▶ _PROVIDED MATERIAL_
** Begin **

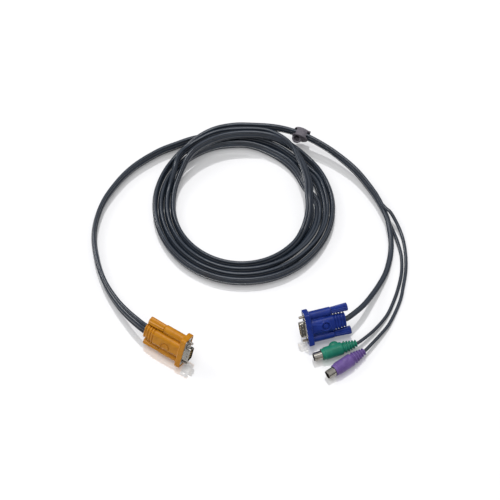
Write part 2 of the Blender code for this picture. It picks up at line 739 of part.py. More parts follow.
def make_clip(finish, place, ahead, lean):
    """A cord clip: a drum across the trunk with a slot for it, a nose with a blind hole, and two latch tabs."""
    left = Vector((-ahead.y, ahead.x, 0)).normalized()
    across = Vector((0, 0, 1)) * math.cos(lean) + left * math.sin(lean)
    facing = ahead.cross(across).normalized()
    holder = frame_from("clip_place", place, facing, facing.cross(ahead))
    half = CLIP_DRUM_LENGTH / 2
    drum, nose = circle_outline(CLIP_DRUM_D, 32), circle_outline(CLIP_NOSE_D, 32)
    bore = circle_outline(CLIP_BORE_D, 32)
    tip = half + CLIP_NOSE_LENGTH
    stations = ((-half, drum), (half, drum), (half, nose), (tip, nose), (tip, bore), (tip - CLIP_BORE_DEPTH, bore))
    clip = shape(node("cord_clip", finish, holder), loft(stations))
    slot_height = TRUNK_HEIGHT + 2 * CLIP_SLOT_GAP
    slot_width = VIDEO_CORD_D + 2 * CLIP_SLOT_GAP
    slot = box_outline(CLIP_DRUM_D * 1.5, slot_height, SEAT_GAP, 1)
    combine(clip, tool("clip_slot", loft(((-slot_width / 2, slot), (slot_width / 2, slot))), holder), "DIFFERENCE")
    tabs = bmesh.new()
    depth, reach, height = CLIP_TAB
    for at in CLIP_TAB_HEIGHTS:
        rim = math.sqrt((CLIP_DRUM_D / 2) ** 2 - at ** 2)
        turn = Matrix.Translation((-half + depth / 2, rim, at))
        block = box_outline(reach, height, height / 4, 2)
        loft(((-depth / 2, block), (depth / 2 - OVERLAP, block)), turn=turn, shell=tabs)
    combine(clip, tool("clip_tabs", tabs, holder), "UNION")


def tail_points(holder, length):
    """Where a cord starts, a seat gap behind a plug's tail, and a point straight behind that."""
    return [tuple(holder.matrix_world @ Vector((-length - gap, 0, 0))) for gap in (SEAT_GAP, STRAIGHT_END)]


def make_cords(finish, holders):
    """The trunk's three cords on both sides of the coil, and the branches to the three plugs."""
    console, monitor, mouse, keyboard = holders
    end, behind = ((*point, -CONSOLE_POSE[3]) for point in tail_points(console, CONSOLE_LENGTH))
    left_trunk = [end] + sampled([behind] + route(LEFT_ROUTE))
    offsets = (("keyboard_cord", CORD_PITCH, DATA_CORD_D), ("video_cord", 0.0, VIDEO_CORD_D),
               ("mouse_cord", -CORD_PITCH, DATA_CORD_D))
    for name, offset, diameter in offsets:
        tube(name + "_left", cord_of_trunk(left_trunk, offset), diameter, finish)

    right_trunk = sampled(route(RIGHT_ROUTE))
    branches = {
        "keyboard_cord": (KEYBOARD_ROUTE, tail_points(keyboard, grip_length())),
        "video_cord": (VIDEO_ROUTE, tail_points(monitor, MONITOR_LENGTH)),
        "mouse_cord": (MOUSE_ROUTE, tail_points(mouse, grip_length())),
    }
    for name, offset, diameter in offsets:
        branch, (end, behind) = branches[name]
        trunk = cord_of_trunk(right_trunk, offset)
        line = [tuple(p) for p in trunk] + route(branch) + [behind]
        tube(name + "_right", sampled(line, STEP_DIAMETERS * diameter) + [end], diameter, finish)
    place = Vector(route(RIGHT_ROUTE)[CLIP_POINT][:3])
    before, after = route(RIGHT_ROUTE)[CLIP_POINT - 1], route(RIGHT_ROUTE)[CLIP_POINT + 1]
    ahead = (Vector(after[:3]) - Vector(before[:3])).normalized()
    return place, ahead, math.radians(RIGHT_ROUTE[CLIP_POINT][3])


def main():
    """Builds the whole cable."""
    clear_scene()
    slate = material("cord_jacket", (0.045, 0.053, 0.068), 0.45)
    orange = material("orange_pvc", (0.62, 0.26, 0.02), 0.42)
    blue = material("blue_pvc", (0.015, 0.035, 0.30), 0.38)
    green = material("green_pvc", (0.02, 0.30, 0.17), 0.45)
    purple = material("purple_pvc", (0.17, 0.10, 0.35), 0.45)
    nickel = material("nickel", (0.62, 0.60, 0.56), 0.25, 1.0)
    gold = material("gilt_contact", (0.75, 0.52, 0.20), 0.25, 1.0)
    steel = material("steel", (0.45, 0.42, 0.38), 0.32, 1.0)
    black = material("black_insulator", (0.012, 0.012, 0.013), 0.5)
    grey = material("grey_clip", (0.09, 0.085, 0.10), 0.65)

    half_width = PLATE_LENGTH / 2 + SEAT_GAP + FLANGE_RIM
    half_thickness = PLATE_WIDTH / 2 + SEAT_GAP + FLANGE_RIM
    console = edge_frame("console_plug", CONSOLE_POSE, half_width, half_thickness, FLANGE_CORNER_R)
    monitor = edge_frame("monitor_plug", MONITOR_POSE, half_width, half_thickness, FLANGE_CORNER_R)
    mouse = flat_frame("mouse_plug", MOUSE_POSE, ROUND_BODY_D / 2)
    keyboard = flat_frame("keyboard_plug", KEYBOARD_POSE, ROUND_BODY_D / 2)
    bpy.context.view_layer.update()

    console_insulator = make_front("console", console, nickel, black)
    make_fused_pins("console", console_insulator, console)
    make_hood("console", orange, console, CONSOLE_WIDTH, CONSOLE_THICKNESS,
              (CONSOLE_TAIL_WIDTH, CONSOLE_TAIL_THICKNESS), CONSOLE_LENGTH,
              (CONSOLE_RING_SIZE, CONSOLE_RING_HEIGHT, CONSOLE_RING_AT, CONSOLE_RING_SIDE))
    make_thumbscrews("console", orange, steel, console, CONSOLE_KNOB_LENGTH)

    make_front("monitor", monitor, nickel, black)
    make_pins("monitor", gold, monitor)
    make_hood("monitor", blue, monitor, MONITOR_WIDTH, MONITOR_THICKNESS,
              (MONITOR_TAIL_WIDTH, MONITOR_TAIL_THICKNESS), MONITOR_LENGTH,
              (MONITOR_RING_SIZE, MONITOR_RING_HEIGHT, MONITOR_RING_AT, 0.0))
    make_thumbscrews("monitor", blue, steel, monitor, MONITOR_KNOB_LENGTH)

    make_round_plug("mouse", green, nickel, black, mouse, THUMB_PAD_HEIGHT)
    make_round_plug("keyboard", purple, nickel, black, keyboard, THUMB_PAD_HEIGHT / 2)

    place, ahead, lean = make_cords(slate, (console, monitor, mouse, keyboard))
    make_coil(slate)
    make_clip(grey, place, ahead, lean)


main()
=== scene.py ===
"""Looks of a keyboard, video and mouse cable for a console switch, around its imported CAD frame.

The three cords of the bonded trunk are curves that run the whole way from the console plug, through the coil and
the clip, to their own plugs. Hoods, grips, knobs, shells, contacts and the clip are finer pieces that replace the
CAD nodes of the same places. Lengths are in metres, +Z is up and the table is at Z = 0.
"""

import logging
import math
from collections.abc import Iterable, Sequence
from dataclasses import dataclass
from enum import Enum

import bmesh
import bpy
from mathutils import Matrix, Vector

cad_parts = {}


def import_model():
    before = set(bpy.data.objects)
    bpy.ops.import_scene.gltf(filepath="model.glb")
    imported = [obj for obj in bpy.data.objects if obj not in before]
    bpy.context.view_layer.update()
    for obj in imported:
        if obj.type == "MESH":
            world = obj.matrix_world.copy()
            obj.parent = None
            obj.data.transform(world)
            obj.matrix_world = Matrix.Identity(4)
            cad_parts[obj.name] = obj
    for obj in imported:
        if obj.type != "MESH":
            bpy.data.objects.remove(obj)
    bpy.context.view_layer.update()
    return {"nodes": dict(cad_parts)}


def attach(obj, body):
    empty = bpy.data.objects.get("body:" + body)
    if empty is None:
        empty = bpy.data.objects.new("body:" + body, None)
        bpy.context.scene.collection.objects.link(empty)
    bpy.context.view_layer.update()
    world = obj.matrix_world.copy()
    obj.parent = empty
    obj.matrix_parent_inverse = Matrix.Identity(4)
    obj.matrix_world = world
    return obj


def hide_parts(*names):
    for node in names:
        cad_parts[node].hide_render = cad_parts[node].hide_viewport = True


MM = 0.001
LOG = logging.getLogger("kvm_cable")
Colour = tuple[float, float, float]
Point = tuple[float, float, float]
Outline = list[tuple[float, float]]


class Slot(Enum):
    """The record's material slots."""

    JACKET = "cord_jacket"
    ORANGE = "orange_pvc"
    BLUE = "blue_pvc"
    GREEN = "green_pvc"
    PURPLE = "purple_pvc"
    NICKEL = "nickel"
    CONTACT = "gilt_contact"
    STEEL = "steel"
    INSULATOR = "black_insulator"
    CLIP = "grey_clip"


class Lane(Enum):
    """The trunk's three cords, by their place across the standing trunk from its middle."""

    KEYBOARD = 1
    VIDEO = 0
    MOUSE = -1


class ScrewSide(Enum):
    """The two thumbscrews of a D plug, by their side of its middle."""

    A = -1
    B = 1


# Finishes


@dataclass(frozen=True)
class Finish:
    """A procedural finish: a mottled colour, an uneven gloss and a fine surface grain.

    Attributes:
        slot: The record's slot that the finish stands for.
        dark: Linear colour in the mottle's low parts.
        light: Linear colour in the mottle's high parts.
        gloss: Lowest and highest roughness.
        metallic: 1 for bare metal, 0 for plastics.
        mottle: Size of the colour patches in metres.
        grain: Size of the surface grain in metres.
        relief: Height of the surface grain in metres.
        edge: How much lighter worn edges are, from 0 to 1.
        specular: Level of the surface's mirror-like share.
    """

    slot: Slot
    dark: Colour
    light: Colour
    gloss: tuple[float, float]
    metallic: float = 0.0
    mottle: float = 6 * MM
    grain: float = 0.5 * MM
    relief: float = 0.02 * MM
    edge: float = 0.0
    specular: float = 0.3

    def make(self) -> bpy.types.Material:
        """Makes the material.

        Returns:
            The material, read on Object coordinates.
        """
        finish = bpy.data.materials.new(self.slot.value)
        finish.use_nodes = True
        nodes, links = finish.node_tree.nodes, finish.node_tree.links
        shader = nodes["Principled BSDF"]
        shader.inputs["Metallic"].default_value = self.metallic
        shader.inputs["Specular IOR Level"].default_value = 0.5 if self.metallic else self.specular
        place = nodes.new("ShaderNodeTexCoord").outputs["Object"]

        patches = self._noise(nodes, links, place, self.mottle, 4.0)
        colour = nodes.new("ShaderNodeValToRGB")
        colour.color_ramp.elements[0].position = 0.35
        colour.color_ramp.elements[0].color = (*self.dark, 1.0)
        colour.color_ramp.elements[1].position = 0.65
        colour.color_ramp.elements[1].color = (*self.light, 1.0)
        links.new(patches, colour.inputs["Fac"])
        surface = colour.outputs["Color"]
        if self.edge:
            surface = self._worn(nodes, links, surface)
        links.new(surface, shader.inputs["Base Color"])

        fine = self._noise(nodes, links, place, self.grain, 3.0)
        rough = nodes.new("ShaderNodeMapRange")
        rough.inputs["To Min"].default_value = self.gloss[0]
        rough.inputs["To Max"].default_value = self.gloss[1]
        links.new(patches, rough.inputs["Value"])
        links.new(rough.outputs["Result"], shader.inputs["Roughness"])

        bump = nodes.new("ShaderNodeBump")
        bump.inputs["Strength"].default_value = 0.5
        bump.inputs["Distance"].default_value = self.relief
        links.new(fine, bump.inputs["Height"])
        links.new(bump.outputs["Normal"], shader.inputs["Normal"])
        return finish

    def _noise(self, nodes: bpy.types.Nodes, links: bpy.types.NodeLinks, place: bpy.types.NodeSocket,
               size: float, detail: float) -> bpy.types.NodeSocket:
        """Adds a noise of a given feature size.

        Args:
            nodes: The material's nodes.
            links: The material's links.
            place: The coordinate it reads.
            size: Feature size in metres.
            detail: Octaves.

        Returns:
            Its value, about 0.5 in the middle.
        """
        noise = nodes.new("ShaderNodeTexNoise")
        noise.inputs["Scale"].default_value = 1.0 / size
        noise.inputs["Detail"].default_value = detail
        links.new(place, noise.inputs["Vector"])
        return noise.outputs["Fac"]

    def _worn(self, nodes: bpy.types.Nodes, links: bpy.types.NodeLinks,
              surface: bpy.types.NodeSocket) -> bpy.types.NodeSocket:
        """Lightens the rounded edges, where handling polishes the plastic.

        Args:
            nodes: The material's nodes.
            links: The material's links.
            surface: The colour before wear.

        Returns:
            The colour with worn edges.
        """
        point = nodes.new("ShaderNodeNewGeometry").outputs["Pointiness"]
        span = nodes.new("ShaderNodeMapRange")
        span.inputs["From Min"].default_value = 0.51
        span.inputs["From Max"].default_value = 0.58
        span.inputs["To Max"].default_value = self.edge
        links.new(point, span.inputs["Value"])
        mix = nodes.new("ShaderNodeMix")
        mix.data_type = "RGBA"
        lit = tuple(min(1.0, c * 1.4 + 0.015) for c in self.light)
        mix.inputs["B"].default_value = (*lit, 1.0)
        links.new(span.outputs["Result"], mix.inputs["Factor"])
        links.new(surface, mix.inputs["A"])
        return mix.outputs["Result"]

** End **

▶ _AIM OF THE EXERCISE_
Give back, word for word, only the lines above from the line holding "black, mouse, THUMB_PAD_HEIGHT)" to the line holding "from mathutils import Matrix, Vector", both included.

▶ _TASK RESULT_
    make_round_plug("mouse", green, nickel, black, mouse, THUMB_PAD_HEIGHT)
    make_round_plug("keyboard", purple, nickel, black, keyboard, THUMB_PAD_HEIGHT / 2)

    place, ahead, lean = make_cords(slate, (console, monitor, mouse, keyboard))
    make_coil(slate)
    make_clip(grey, place, ahead, lean)


main()
=== scene.py ===
"""Looks of a keyboard, video and mouse cable for a console switch, around its imported CAD frame.

The three cords of the bonded trunk are curves that run the whole way from the console plug, through the coil and
the clip, to their own plugs. Hoods, grips, knobs, shells, contacts and the clip are finer pieces that replace the
CAD nodes of the same places. Lengths are in metres, +Z is up and the table is at Z = 0.
"""

import logging
import math
from collections.abc import Iterable, Sequence
from dataclasses import dataclass
from enum import Enum

import bmesh
import bpy
from mathutils import Matrix, Vector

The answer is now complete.